- The bitten Bitcoin, China RRR cut on the way, concern that the Chinese government crackdown on big tech will extend into 2022, hawks turned to doves, Saudi Arabia boosted the prices of its crude, signalling confidence in the demand outlook.
Small recovery for US equity futures, S&P500 up more than 0.44%, Dow futures +0.6%. Bitcoin has stabilised but difficulty to reach above $50k.
Mixed risk sentiment, US e-minis are up but most of Asian equity indices are in red. Hang Seng Tech Index fell as much as 2.35% amid concern that the Chinese government crackdown on big tech will extend into 2022. Alibaba ended the morning -5.8%.
Japanese were buyers of AUD¥ ahead of Tokyo open, they bought another round when there was a brief pull back to 79.10. Fresh $Yen bids were rumoured to be placed near 112.80-85 and offers linked to exporters at 113.10. Difference in monetary policies should keep USD supported.
AUD$ has broken key levels 0.7100 convincingly, we tested 0.6995 very briefly and AUD¥ demand helped bring the AUD$ higher.
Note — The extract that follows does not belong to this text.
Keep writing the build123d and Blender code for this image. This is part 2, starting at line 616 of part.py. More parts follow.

There was also some buying of AUDNZD. I believe leveraged names will be looking to fade the AUD$ move, likely nearer to 0.7080. Total of A$1.8bn worth of 0.6900 AUD$ put strikes mature later this week.
More Covid news from the weekend – new cases on the rise in Southern Europe like Italy and Spain. Death rates in Spain and Italy remain comparatively very low, but have also started to creep upwards. EUR$ traded lower, not a lot can be said about the flows.
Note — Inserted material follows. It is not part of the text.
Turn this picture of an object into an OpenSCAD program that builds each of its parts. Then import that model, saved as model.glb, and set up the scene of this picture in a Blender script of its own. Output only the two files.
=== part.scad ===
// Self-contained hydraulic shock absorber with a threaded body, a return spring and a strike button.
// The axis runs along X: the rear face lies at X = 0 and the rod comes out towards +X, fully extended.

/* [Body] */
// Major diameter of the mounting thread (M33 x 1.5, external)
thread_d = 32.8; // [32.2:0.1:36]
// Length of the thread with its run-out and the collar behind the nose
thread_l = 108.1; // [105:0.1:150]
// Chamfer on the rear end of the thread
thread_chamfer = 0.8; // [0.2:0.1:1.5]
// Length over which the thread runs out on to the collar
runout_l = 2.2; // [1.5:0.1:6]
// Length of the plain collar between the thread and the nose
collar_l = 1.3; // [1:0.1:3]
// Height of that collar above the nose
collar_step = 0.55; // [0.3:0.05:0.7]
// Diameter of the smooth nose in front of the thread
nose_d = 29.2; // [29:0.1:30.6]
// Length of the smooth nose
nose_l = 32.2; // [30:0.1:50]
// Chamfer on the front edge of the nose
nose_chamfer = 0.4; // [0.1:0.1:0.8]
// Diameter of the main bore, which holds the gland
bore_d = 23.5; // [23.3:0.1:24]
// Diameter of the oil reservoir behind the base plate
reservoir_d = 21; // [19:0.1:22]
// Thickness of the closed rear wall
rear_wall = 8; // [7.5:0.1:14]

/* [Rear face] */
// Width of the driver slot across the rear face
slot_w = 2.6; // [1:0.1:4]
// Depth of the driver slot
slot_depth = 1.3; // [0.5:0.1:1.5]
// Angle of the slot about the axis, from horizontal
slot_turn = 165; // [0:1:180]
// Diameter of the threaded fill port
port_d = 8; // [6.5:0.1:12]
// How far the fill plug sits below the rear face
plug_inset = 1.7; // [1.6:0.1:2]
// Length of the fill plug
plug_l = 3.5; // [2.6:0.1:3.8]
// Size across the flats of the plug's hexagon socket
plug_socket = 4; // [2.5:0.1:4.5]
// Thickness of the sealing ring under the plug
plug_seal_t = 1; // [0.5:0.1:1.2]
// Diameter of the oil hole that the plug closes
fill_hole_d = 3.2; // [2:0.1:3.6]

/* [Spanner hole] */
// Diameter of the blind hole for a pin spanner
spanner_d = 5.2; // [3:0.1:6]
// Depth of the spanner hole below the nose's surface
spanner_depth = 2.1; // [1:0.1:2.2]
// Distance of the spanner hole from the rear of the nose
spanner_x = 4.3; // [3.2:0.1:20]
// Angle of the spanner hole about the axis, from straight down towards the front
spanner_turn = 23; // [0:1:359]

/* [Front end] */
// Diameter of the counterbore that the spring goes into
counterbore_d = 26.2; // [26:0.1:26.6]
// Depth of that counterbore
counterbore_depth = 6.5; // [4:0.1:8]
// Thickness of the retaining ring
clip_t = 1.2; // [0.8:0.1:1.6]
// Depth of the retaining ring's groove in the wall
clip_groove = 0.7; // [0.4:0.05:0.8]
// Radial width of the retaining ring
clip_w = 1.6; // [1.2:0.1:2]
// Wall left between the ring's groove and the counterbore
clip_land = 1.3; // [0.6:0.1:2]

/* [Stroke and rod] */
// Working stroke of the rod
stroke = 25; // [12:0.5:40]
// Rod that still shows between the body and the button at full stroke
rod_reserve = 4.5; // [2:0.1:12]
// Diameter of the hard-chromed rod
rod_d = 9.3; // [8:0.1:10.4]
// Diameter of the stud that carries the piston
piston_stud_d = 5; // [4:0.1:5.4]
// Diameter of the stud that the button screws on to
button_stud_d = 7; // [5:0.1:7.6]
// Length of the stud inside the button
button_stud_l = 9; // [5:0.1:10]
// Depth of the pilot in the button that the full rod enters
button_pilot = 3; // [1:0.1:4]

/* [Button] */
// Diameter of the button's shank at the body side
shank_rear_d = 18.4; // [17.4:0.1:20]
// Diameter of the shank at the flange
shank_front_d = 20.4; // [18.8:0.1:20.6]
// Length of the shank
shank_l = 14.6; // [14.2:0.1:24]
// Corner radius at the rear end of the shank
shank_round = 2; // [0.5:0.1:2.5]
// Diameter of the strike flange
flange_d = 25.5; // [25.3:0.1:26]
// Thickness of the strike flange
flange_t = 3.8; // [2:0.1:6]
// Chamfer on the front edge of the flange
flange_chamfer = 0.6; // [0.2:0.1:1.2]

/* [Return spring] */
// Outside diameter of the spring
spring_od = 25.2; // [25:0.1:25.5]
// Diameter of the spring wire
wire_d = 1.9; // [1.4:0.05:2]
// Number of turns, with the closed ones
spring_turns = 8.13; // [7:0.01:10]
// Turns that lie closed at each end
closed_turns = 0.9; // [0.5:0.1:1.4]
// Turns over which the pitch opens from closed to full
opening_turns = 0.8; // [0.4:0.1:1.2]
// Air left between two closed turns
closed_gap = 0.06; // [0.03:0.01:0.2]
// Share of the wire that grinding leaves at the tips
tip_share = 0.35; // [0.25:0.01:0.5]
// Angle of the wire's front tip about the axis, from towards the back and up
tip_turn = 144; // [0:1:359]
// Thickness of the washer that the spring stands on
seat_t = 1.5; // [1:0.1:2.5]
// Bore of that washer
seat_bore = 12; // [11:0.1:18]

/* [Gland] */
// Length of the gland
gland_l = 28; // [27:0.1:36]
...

BoE meeting next week should seal the fate of the GBP. On Friday, Michael Saunders, a hawkish external MPC member issued a warning that Omicron virus added uncertainty to the economic outlook, reinforced expectations that BoE would hold policy rate at 0.1%.
Friday's November US jobs report has kept the narrative alive of the Fed wanting to push ahead with quicker tapering and early tightening even as the full effects of the Omicron variant are unknown. As we were noting last week, the dramatic flattening of the US 2-10 year US Treasury curve typically sees underperformance of the commodity complex (true in G10), while the Japanese yen and Swiss franc were the only two currencies stronger against the dollar over the last week.
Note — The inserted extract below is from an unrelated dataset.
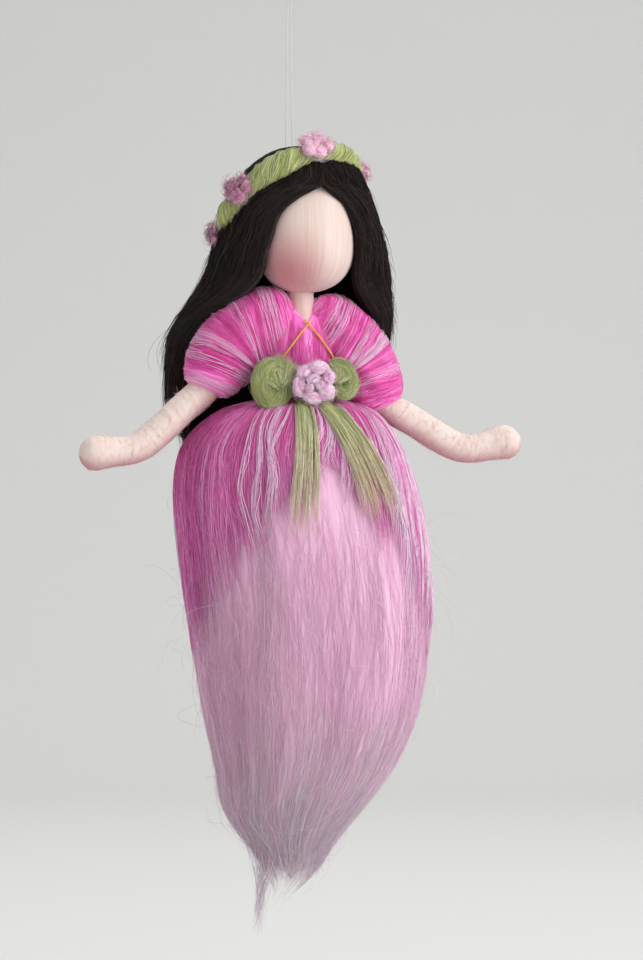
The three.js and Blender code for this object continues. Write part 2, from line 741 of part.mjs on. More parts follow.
// The rope is drawn in under each flower and swells between two of them
function wreathSwell(degrees) {
  const away = wreathFlowerTurns.map((flower) => {
    return Math.abs(THREE.MathUtils.euclideanModulo(degrees - flower + 180, 360) - 180);
  });
  const rise = THREE.MathUtils.smoothstep(Math.min(...away), 0, wreathSwellReachDegrees);
  return 1 + wreathSwelling * (rise - 0.45);
}
function wreathBand(grow) {
  const path = Array.from({ length: 24 }, (_, i) => wreathPoint(i * 15));
  const curve = new THREE.CatmullRomCurve3(path, true);
  const tall = new THREE.Vector3(0, 0, 1).applyMatrix4(wreathTurn);
  const section = (t) => {
    const swell = wreathSwell(360 * t);
    return [wreathRadius * swell, wreathRadius * 0.8 * swell];
  };
  return limbForm(curve, section, tall, { steps: 32, sides: 8, grow, looped: true });
}
function flowerForm(degrees, grow) {
  const seat = wreathPoint(degrees, wreathRadius * 0.3);
  const outward = wreathPoint(degrees, 1).sub(wreathPoint(degrees));
  const lifted = outward.add(new THREE.Vector3(0, 0, 0.45)).normalize();
  const place = faceAlong(seat.addScaledVector(lifted, 0.6), lifted, turn(degrees));
  return moved(rosetteForm(wreathFlowerRadius + grow, wreathFlowerHeight + grow), place);
}

// Thread: the eye above the knot, and the two strands joined by the stitch in the crown
const eyeTopZ = threadDiameter / 2;
const knotZ = eyeTopZ - 2 * eyeRadius - knotHeight / 2 - threadDiameter / 2 - 0.1;
const strandTopZ = knotZ - knotHeight / 2 - clearance;
const stitchZ = crownZ - 4;
function eyeForm() {
  const path = Array.from({ length: 21 }, (_, i) => {
    const angle = turn(-90 + 14 + (332 * i) / 20);
    const rise = eyeRadius * Math.sin(angle) - eyeRadius;
    return new THREE.Vector3(eyeRadius * Math.cos(angle), 0, eyeTopZ + rise);
  });
  return tubeForm(new THREE.CatmullRomCurve3(path), threadDiameter / 2, 14);
}
function knotForm() {
  const profile = Array.from({ length: 9 }, (_, i) => {
    const angle = turn(-90 + 22.5 * i);
    const radius = i === 0 || i === 8 ? 0 : knotRadius * Math.cos(angle);
    return new THREE.Vector2(radius, (knotHeight / 2) * Math.sin(angle));
  });
  return solidOf(new THREE.LatheGeometry(profile, 12).rotateX(Math.PI / 2)).translate([0, 0, knotZ]);
}
function strandsForm() {
  const path = new THREE.CurvePath();
  const half = strandCrownSpread / 2;
  const top = strandTopSpread / 2;
  const turnZ = stitchZ + half;
  path.add(lineBetween(new THREE.Vector3(-top, 0, strandTopZ), new THREE.Vector3(-half, 0, turnZ)));
  const bottom = new THREE.CubicBezierCurve3(
    new THREE.Vector3(-half, 0, turnZ),
    new THREE.Vector3(-half, 0, turnZ - half * 1.3),
    new THREE.Vector3(half, 0, turnZ - half * 1.3),
    new THREE.Vector3(half, 0, turnZ),
  );
  path.add(bottom);
  path.add(lineBetween(new THREE.Vector3(half, 0, turnZ), new THREE.Vector3(top, 0, strandTopZ)));
  return tubeForm(path, threadDiameter / 2, 26);
}
function stitchHole() {
  const radius = strandCrownSpread / 2 + threadDiameter / 2 + movingClearance;
  const top = new THREE.Vector3(0, 0, crownZ + 4);
  const bottom = new THREE.Vector3(0, 0, stitchZ - movingClearance - threadDiameter);
  const section = () => [radius, radius];
  return limbForm(lineBetween(bottom, top), section, new THREE.Vector3(1, 0, 0), { steps: 1 });
}

// Solids that others are cut by
const skinOutside = headEgg(clearance).add(neckColumn(neckRadius, clearance, neckBottomZ));
const bandOutside = wreathBand(clearance);
const sleeves = {};
const sleeveOutside = {};
const arms = {};
for (const name of ["left", "right"]) {
  const { pivot, raiseAxis, upperWay, foreWay, elbow, wrist } = armFrame(name);
  const inward = inBody(0, -shoulderForward, shoulderZ[name] + wireRise).sub(pivot).normalize();
  const bendStart = pivot.clone().addScaledVector(inward, shoulderBallRadius + movingClearance);
  const bendEnd = bendStart.clone().addScaledVector(inward, shoulderWireLength);
  const bendReach = bendEnd.clone().addScaledVector(inward, 2 * movingClearance);
  const bendGrown = wireForm(pivot, bendReach, movingClearance);
  const shoulderSocket = ballForm(shoulderBallRadius + movingClearance, pivot);
  let sleeve = cutBy(sleeveForm(name, 0), shoulderSocket, shoulderMouth(name));
  for (const share of [0, 0.25, 0.5, 0.75, 1]) {
    const swing = THREE.MathUtils.lerp(swingRange[0], swingRange[1], share);
    sleeve = sleeve.subtract(moved(bendGrown, turnAbout(pivot, up, swing)));
  }
  const socket = ballForm(elbowRadius + movingClearance, elbow);
  const upperArm = cutBy(upperArmForm(name, 0), socket, elbowRelief(name));
  const wireEnd = elbow.clone().addScaledVector(upperWay, -elbowRadius - movingClearance - clearance);
  const elbowBack = elbow.clone().addScaledVector(foreWay, -elbowRadius - movingClearance);
  const tip = wrist.clone().addScaledVector(foreWay, handRadius - wireEndCover);
  arms[name] = {
    upperArm: upperArm.subtract(wireForm(pivot, elbow, clearance)),
    upperWire: wireForm(pivot, wireEnd),
    forearm: forearmForm(name, 0).subtract(wireForm(elbowBack, tip, clearance)),
    foreWire: wireForm(elbow, tip),
    bend: wireForm(bendStart, bendEnd),
    bendEnd: bendEnd.clone().addScaledVector(inward, movingClearance),
  };
  sleeves[name] = sleeve;
  sleeveOutside[name] = sleeveForm(name, clearance);
}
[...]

This week could see a subtle shift in direction. Friday will see the US November CPI release, expected at a new cyclical high of 6.7% year-on-year with upside risks. That should keep short-dated US yields and the dollar supported. But weekend comments from Chief US Medical Advisor, Anthony Fauci, that Omicron looks more transmissible but less severe could provide some breathing room for risk assets. That could mean somewhat of a comeback for the commodity currencies of Australia, Canada (which also have policy meetings this week) and Norway. This could potentially see a reversal of the euro and Japanese yen cross rates, with both currencies having performed well in a risk-averse environment.